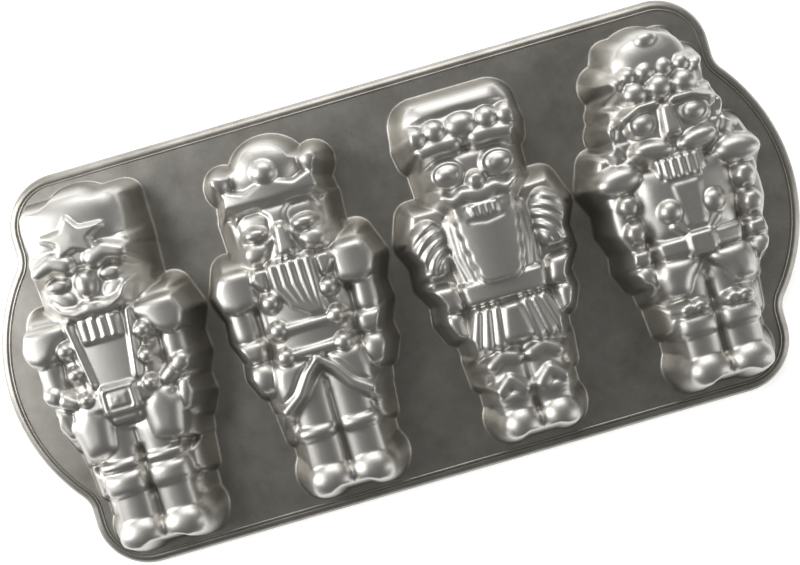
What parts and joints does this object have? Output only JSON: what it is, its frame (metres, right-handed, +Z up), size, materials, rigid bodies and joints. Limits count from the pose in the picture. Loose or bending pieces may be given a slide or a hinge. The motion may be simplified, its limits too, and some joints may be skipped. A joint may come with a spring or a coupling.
{
  "type": "cakelet pan",
  "caption": "Cast aluminium cakelet pan with nutcracker-figure cavities, shown upside down so that the moulded figures stand up from its deck, with a bowed grip at each end.",
  "frame": {"origin": "centre of the pan's outline on the plane that the rim's lip rests on", "axes": "+X along the pan from the left grip to the right grip, +Y from the figures' boots to their hats, +Z up from the resting lip to the figures' noses"},
  "size_m": [0.39, 0.193, 0.0371],
  "materials": {
    "cast_aluminium": "satin, fine grain from sand casting"
  },
  "bodies": {
    "root": {"deck_plate": "cast_aluminium", "front_rim": "cast_aluminium", "back_rim": "cast_aluminium", "left_grip_rim": "cast_aluminium", "right_grip_rim": "cast_aluminium", "soldier_hat": "cast_aluminium", "soldier_head": "cast_aluminium", "soldier_coat": "cast_aluminium", "soldier_legs": "cast_aluminium", "king_hat": "cast_aluminium", "king_head": "cast_aluminium", "king_coat": "cast_aluminium", "king_legs": "cast_aluminium", "elder_hat": "cast_aluminium", "elder_head": "cast_aluminium", "elder_coat": "cast_aluminium", "elder_legs": "cast_aluminium", "hussar_hat": "cast_aluminium", "hussar_head": "cast_aluminium", "hussar_coat": "cast_aluminium", "hussar_legs": "cast_aluminium"}
  },
  "joints": []
}
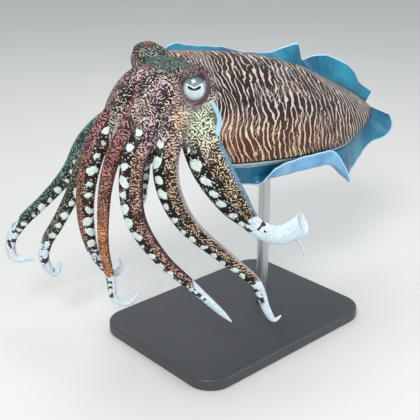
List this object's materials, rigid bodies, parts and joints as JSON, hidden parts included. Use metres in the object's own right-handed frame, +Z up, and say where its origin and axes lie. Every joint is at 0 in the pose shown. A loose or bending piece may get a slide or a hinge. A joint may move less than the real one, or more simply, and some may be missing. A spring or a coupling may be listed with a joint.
{
  "type": "pharaoh cuttlefish model on a display stand",
  "caption": "Life-size cuttlefish in a striped display, arms hanging in a fan and body banked, held up by a rod on a flat base.",
  "frame": {"origin": "middle of the footprint, on the underside of the stand's base", "axes": "+X runs back along the body to the tail, -Y is the animal's left side, +Z is up"},
  "size_m": [0.4144, 0.2526, 0.2983],
  "materials": {
    "skin": "moist skin, semi-matt: brown-black mantle with fine cream cross lines, mottled head, and brown and cream labyrinth on the arms with large pale blotches along one edge",
    "eye": "glossy silver-grey eyeball with a black W-shaped pupil",
    "fin": "thin teal-blue frill with a pale edge line",
    "stand_rod": "brushed steel",
    "stand_base": "satin black paint"
  },
  "bodies": {
    "root": {"mantle": "skin", "head": "skin", "funnel": "skin", "eye_left": "eye", "eye_right": "eye", "fin_left": "fin", "fin_right": "fin", "arm_left_1_base": "skin", "arm_left_1_mid": "skin", "arm_left_1_tip": "skin", "arm_left_2_base": "skin", "arm_left_2_mid": "skin", "arm_left_2_tip": "skin", "arm_left_3_base": "skin", "arm_left_3_mid": "skin", "arm_left_3_tip": "skin", "arm_left_4_base": "skin", "arm_left_4_mid": "skin", "arm_left_4_tip": "skin", "arm_right_1_base": "skin", "arm_right_1_mid": "skin", "arm_right_1_tip": "skin", "arm_right_2_base": "skin", "arm_right_2_mid": "skin", "arm_right_2_tip": "skin", "arm_right_3_base": "skin", "arm_right_3_mid": "skin", "arm_right_3_tip": "skin", "arm_right_4_base": "skin", "arm_right_4_mid": "skin", "arm_right_4_tip": "skin", "stand_rod": "stand_rod", "stand_base": "stand_base"}
  },
  "joints": []
}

> _Problem description_
Copy all the lines, exactly.

> _Output of the exercise_
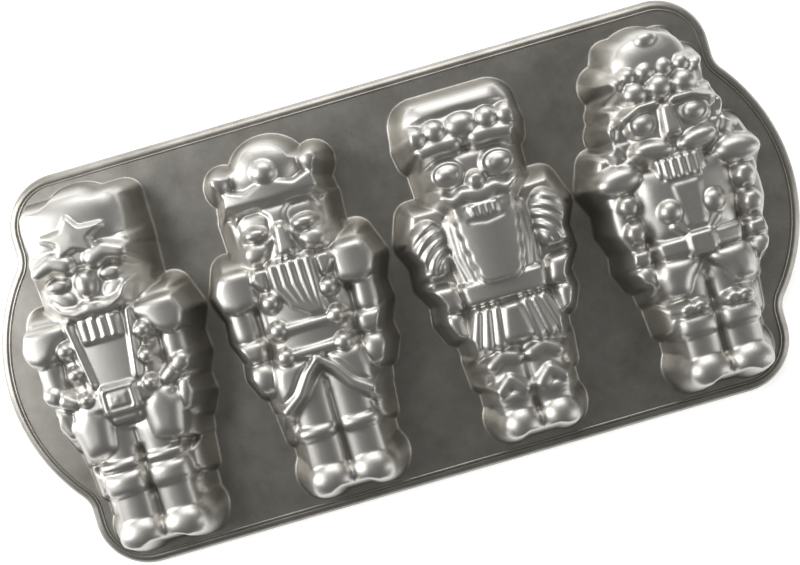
What parts and joints does this object have? Output only JSON: what it is, its frame (metres, right-handed, +Z up), size, materials, rigid bodies and joints. Limits count from the pose in the picture. Loose or bending pieces may be given a slide or a hinge. The motion may be simplified, its limits too, and some joints may be skipped. A joint may come with a spring or a coupling.
{
  "type": "cakelet pan",
  "caption": "Cast aluminium cakelet pan with nutcracker-figure cavities, shown upside down so that the moulded figures stand up from its deck, with a bowed grip at each end.",
  "frame": {"origin": "centre of the pan's outline on the plane that the rim's lip rests on", "axes": "+X along the pan from the left grip to the right grip, +Y from the figures' boots to their hats, +Z up from the resting lip to the figures' noses"},
  "size_m": [0.39, 0.193, 0.0371],
  "materials": {
    "cast_aluminium": "satin, fine grain from sand casting"
  },
  "bodies": {
    "root": {"deck_plate": "cast_aluminium", "front_rim": "cast_aluminium", "back_rim": "cast_aluminium", "left_grip_rim": "cast_aluminium", "right_grip_rim": "cast_aluminium", "soldier_hat": "cast_aluminium", "soldier_head": "cast_aluminium", "soldier_coat": "cast_aluminium", "soldier_legs": "cast_aluminium", "king_hat": "cast_aluminium", "king_head": "cast_aluminium", "king_coat": "cast_aluminium", "king_legs": "cast_aluminium", "elder_hat": "cast_aluminium", "elder_head": "cast_aluminium", "elder_coat": "cast_aluminium", "elder_legs": "cast_aluminium", "hussar_hat": "cast_aluminium", "hussar_head": "cast_aluminium", "hussar_coat": "cast_aluminium", "hussar_legs": "cast_aluminium"}
  },
  "joints": []
}
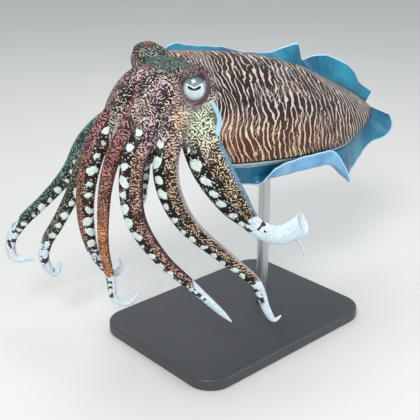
List this object's materials, rigid bodies, parts and joints as JSON, hidden parts included. Use metres in the object's own right-handed frame, +Z up, and say where its origin and axes lie. Every joint is at 0 in the pose shown. A loose or bending piece may get a slide or a hinge. A joint may move less than the real one, or more simply, and some may be missing. A spring or a coupling may be listed with a joint.
{
  "type": "pharaoh cuttlefish model on a display stand",
  "caption": "Life-size cuttlefish in a striped display, arms hanging in a fan and body banked, held up by a rod on a flat base.",
  "frame": {"origin": "middle of the footprint, on the underside of the stand's base", "axes": "+X runs back along the body to the tail, -Y is the animal's left side, +Z is up"},
  "size_m": [0.4144, 0.2526, 0.2983],
  "materials": {
    "skin": "moist skin, semi-matt: brown-black mantle with fine cream cross lines, mottled head, and brown and cream labyrinth on the arms with large pale blotches along one edge",
    "eye": "glossy silver-grey eyeball with a black W-shaped pupil",
    "fin": "thin teal-blue frill with a pale edge line",
    "stand_rod": "brushed steel",
    "stand_base": "satin black paint"
  },
  "bodies": {
    "root": {"mantle": "skin", "head": "skin", "funnel": "skin", "eye_left": "eye", "eye_right": "eye", "fin_left": "fin", "fin_right": "fin", "arm_left_1_base": "skin", "arm_left_1_mid": "skin", "arm_left_1_tip": "skin", "arm_left_2_base": "skin", "arm_left_2_mid": "skin", "arm_left_2_tip": "skin", "arm_left_3_base": "skin", "arm_left_3_mid": "skin", "arm_left_3_tip": "skin", "arm_left_4_base": "skin", "arm_left_4_mid": "skin", "arm_left_4_tip": "skin", "arm_right_1_base": "skin", "arm_right_1_mid": "skin", "arm_right_1_tip": "skin", "arm_right_2_base": "skin", "arm_right_2_mid": "skin", "arm_right_2_tip": "skin", "arm_right_3_base": "skin", "arm_right_3_mid": "skin", "arm_right_3_tip": "skin", "arm_right_4_base": "skin", "arm_right_4_mid": "skin", "arm_right_4_tip": "skin", "stand_rod": "stand_rod", "stand_base": "stand_base"}
  },
  "joints": []
}